Scripts that build objects:
* * * * *

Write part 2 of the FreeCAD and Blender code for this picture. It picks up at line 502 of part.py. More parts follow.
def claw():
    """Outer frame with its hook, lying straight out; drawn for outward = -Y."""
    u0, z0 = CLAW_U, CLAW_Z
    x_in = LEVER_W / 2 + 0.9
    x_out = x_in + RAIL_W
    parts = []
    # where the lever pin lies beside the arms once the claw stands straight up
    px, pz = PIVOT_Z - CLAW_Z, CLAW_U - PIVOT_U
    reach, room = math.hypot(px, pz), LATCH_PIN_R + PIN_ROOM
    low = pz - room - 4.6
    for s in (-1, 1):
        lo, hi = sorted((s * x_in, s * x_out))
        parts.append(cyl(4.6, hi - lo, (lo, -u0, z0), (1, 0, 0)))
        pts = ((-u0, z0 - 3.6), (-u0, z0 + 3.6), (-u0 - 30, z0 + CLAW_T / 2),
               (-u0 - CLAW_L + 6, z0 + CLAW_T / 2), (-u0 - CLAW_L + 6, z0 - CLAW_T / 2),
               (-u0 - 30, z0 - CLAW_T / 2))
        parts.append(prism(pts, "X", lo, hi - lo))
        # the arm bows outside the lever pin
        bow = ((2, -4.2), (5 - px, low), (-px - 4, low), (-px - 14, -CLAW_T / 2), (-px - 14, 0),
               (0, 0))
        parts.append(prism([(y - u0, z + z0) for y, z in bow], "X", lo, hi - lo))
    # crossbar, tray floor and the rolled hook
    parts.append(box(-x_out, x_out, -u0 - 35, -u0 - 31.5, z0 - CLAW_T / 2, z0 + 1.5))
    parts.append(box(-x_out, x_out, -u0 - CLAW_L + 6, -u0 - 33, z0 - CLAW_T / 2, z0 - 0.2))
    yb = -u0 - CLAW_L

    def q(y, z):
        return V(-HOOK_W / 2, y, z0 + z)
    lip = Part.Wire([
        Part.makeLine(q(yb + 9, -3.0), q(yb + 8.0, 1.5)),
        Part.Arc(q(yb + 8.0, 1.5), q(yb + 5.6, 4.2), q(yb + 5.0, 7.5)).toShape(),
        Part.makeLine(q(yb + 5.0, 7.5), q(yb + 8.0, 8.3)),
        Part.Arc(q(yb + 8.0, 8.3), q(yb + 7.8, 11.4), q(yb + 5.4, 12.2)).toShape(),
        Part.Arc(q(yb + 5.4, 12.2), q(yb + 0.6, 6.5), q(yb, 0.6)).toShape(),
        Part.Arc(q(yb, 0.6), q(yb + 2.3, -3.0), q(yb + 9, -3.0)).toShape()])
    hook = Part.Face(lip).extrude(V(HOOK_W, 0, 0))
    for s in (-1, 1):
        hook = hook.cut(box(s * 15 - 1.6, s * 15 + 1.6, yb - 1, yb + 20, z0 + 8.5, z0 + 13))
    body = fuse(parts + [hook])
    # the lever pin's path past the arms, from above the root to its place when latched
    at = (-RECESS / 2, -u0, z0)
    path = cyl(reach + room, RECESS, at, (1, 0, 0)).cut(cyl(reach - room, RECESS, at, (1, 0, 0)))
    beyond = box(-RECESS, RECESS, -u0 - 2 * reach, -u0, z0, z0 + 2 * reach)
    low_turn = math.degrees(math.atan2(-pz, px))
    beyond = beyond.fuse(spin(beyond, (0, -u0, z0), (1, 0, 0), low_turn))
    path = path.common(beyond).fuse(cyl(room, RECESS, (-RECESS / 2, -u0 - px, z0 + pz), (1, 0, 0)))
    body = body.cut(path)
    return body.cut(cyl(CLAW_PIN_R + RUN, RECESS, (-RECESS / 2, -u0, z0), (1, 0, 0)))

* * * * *

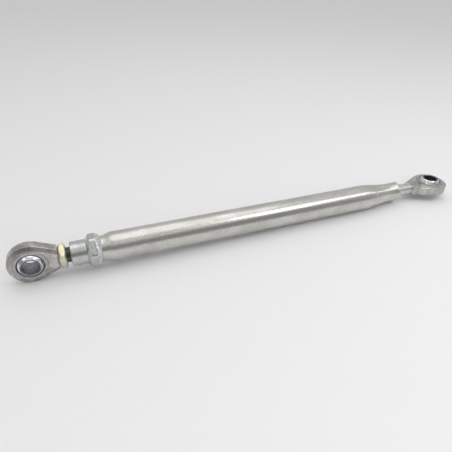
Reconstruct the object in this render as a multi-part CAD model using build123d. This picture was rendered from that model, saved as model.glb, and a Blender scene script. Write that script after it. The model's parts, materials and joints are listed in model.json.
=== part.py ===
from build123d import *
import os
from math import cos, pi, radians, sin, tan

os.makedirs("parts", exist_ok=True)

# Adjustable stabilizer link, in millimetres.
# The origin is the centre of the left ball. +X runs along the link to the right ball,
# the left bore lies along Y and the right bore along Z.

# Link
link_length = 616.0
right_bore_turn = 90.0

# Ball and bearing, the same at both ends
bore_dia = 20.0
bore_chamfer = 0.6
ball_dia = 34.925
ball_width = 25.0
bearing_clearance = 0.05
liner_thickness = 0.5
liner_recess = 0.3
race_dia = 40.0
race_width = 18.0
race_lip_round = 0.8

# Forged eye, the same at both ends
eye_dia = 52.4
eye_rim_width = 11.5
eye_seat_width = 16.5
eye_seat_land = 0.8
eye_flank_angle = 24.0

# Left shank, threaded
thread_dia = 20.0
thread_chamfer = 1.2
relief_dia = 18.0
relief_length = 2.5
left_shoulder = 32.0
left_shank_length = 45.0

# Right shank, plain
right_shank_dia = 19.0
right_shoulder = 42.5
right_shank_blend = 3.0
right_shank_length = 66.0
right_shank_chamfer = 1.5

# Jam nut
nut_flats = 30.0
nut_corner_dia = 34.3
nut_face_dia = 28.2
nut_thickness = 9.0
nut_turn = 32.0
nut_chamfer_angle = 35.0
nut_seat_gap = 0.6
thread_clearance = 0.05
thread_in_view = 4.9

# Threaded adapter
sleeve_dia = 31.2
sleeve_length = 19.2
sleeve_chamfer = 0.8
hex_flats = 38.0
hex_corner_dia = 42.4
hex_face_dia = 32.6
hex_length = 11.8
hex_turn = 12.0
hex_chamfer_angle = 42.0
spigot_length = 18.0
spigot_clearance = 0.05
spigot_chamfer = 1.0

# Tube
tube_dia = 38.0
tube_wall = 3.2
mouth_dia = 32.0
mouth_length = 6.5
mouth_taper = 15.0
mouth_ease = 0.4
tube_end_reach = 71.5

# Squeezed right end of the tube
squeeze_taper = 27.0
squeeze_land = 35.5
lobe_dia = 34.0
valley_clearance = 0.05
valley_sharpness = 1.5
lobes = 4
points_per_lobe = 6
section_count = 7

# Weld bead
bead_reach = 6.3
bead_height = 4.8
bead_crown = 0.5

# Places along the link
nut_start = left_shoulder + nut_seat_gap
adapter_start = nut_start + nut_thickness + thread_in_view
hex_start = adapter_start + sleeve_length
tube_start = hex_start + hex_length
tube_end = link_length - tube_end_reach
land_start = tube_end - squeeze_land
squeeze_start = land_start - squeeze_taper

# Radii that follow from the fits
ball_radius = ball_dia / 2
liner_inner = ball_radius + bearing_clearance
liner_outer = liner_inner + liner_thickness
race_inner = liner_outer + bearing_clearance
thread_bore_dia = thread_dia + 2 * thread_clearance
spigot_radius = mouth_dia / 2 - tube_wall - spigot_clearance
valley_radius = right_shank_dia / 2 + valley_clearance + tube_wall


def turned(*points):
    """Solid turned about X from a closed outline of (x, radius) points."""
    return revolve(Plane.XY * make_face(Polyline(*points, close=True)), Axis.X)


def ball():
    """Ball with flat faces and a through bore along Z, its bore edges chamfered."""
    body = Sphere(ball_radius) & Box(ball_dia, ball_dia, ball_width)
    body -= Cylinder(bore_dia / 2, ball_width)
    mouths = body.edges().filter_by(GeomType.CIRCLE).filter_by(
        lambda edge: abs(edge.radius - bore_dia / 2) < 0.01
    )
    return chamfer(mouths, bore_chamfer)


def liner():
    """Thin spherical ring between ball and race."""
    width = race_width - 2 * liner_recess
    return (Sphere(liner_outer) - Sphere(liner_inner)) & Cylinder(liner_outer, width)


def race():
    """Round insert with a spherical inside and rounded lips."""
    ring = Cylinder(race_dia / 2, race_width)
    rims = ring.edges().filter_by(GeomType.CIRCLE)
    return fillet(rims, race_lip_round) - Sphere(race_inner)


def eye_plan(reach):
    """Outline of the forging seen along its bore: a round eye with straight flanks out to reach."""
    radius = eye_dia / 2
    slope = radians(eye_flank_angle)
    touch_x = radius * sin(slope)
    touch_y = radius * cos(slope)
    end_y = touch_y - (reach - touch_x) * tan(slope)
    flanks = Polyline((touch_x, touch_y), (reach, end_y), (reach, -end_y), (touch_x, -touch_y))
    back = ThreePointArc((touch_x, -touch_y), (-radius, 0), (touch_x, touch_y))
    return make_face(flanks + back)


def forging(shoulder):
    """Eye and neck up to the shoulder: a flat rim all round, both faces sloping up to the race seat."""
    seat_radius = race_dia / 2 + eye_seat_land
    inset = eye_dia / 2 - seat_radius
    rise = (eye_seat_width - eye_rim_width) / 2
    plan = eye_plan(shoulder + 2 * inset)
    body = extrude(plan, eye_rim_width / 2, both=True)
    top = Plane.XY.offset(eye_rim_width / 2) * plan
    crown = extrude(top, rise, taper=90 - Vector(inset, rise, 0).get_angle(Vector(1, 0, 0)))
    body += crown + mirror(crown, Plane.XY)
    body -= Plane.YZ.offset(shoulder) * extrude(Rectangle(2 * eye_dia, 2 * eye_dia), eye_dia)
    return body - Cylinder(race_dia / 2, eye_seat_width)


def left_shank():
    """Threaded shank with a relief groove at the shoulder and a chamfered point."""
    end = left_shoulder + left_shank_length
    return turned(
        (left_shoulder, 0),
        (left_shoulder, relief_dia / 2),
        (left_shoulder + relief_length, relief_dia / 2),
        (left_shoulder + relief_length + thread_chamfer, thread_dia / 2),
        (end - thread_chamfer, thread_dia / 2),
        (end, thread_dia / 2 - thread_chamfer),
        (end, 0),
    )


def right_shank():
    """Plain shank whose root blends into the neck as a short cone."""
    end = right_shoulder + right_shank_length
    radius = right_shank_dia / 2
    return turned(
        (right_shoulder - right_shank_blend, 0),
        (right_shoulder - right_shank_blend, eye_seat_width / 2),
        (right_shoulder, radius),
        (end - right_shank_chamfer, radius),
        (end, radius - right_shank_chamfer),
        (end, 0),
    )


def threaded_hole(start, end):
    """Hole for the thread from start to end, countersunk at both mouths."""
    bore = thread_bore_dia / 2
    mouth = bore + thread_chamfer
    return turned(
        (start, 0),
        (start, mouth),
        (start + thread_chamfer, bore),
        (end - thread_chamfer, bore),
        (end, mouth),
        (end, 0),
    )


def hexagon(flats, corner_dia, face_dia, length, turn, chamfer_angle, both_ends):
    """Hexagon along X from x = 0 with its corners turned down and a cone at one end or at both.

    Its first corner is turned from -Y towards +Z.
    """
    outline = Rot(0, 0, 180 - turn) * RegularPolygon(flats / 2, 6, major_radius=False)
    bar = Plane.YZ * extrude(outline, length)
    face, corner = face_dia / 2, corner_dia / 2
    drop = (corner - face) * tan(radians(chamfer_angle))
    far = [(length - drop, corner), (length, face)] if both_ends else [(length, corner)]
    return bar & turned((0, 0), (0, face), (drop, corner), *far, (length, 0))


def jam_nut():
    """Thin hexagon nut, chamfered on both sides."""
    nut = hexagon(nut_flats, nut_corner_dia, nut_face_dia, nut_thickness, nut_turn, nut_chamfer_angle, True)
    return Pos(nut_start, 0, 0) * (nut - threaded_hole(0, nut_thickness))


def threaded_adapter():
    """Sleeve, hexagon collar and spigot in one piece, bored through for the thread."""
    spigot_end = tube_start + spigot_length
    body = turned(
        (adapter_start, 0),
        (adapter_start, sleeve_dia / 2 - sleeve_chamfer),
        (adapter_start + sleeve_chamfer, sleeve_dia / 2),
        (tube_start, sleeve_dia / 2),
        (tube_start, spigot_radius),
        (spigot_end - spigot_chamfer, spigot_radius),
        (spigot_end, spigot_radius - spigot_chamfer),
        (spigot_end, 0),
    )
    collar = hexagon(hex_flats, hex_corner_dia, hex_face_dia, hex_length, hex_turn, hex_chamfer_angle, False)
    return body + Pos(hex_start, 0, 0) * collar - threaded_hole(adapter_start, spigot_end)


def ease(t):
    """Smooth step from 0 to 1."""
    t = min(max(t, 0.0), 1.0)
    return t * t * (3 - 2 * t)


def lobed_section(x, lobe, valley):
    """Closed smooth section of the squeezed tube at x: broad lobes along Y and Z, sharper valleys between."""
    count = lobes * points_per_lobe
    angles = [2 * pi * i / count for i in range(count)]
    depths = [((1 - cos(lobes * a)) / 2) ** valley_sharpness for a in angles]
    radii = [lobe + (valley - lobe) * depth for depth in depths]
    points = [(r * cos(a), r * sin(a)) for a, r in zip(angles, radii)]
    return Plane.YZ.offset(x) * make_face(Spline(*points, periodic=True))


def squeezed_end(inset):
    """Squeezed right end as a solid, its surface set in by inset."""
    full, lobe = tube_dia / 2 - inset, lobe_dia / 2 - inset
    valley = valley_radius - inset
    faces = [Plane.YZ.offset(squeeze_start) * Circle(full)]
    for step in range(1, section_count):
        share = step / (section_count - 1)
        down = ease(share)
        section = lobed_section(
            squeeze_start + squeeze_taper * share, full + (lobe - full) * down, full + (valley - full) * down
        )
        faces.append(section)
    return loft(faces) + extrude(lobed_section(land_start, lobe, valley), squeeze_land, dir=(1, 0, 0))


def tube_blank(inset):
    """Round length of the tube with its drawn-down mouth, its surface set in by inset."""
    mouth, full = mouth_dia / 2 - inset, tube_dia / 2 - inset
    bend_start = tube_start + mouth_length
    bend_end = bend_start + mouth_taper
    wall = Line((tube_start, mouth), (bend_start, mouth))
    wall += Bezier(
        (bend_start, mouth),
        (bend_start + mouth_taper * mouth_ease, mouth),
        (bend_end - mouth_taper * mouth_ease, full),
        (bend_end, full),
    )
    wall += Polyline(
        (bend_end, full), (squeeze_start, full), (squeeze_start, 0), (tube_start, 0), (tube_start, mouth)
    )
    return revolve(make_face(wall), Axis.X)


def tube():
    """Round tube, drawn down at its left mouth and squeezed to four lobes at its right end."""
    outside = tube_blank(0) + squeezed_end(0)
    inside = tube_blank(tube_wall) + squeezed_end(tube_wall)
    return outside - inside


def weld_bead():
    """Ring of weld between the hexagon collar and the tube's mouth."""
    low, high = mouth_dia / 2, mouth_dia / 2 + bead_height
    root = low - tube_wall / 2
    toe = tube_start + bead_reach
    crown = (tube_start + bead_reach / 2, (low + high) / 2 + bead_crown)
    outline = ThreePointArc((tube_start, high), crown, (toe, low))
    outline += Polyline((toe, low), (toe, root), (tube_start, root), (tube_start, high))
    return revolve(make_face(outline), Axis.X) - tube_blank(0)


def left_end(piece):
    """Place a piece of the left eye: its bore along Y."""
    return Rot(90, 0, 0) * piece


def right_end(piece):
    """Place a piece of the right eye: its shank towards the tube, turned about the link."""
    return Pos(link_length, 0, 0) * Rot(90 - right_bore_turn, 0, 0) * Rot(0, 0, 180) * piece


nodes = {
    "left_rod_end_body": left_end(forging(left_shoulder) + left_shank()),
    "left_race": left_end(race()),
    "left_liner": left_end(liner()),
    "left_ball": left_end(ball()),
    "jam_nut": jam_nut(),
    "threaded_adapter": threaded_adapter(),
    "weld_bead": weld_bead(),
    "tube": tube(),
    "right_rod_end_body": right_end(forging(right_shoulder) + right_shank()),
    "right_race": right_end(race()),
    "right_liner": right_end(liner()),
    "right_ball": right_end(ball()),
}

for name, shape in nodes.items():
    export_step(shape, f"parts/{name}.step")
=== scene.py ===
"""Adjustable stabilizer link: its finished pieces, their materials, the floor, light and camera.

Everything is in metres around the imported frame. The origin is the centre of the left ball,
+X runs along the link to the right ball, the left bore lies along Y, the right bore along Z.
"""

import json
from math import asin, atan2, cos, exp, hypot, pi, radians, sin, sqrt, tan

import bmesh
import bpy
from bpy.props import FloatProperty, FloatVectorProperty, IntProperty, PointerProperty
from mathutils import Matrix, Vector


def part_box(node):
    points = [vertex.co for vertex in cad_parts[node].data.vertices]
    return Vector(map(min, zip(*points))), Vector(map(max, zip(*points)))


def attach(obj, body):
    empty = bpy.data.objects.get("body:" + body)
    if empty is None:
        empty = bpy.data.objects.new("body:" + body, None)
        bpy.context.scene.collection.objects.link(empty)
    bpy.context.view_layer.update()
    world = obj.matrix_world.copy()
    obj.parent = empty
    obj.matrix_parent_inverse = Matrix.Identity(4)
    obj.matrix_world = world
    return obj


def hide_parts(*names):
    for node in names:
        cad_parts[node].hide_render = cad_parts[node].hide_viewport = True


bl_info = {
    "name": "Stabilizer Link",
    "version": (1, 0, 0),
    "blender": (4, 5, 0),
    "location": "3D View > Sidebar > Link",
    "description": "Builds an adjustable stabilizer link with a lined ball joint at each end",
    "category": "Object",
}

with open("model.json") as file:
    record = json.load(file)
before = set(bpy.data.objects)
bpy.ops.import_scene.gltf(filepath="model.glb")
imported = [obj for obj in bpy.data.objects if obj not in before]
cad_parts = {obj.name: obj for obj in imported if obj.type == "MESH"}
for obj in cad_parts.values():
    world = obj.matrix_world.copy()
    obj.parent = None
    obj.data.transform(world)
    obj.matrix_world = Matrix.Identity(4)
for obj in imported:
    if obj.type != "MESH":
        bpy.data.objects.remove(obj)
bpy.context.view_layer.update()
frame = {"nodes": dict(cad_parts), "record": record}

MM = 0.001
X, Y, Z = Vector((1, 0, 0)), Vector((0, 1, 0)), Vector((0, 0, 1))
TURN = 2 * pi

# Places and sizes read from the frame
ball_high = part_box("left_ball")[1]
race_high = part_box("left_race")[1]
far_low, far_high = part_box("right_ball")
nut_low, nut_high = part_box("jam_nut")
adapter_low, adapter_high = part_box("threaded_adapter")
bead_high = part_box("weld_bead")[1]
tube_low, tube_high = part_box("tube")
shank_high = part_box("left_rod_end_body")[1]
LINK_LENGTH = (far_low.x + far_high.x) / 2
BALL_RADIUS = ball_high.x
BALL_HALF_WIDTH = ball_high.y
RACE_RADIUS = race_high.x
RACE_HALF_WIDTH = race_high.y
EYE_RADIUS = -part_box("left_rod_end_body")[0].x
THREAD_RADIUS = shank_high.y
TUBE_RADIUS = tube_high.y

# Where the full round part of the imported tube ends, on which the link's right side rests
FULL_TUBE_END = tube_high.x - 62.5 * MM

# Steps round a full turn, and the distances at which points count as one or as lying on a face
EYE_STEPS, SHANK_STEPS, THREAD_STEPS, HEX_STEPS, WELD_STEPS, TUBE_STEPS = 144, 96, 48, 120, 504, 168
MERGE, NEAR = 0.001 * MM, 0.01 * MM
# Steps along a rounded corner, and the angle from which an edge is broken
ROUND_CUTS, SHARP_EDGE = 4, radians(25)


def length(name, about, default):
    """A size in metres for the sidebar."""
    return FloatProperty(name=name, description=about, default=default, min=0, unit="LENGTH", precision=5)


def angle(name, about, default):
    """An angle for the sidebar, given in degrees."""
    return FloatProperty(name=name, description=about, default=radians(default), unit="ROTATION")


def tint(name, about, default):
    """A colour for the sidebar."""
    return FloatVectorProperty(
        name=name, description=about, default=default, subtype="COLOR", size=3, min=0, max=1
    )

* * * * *

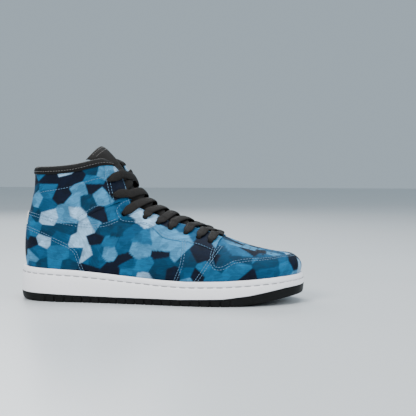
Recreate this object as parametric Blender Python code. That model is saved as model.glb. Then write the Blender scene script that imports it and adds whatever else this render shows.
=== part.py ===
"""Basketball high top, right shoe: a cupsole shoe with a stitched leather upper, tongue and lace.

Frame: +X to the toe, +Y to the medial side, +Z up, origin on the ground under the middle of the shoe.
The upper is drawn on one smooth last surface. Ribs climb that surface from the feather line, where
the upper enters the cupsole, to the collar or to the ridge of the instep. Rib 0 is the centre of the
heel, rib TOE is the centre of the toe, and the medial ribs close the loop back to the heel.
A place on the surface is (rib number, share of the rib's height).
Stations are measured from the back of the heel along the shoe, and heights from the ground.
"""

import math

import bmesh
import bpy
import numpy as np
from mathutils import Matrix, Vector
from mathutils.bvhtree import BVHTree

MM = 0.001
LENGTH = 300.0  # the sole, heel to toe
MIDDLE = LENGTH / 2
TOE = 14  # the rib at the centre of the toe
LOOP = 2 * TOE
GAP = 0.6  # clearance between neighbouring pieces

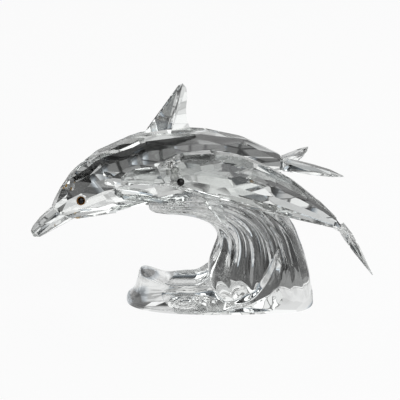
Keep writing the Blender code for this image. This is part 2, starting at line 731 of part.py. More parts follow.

* * * * *

EXERCISE BRIEF: In the listing above, find the line with "return Pos(link_length, 0, 0)" and the line with "bpy.context.scene.collection.objects.link(empty)", then print exactly those lines and every line between them.

THE ANSWER:
    return Pos(link_length, 0, 0) * Rot(90 - right_bore_turn, 0, 0) * Rot(0, 0, 180) * piece


nodes = {
    "left_rod_end_body": left_end(forging(left_shoulder) + left_shank()),
    "left_race": left_end(race()),
    "left_liner": left_end(liner()),
    "left_ball": left_end(ball()),
    "jam_nut": jam_nut(),
    "threaded_adapter": threaded_adapter(),
    "weld_bead": weld_bead(),
    "tube": tube(),
    "right_rod_end_body": right_end(forging(right_shoulder) + right_shank()),
    "right_race": right_end(race()),
    "right_liner": right_end(liner()),
    "right_ball": right_end(ball()),
}

for name, shape in nodes.items():
    export_step(shape, f"parts/{name}.step")
=== scene.py ===
"""Adjustable stabilizer link: its finished pieces, their materials, the floor, light and camera.

Everything is in metres around the imported frame. The origin is the centre of the left ball,
+X runs along the link to the right ball, the left bore lies along Y, the right bore along Z.
"""

import json
from math import asin, atan2, cos, exp, hypot, pi, radians, sin, sqrt, tan

import bmesh
import bpy
from bpy.props import FloatProperty, FloatVectorProperty, IntProperty, PointerProperty
from mathutils import Matrix, Vector


def part_box(node):
    points = [vertex.co for vertex in cad_parts[node].data.vertices]
    return Vector(map(min, zip(*points))), Vector(map(max, zip(*points)))


def attach(obj, body):
    empty = bpy.data.objects.get("body:" + body)
    if empty is None:
        empty = bpy.data.objects.new("body:" + body, None)
        bpy.context.scene.collection.objects.link(empty)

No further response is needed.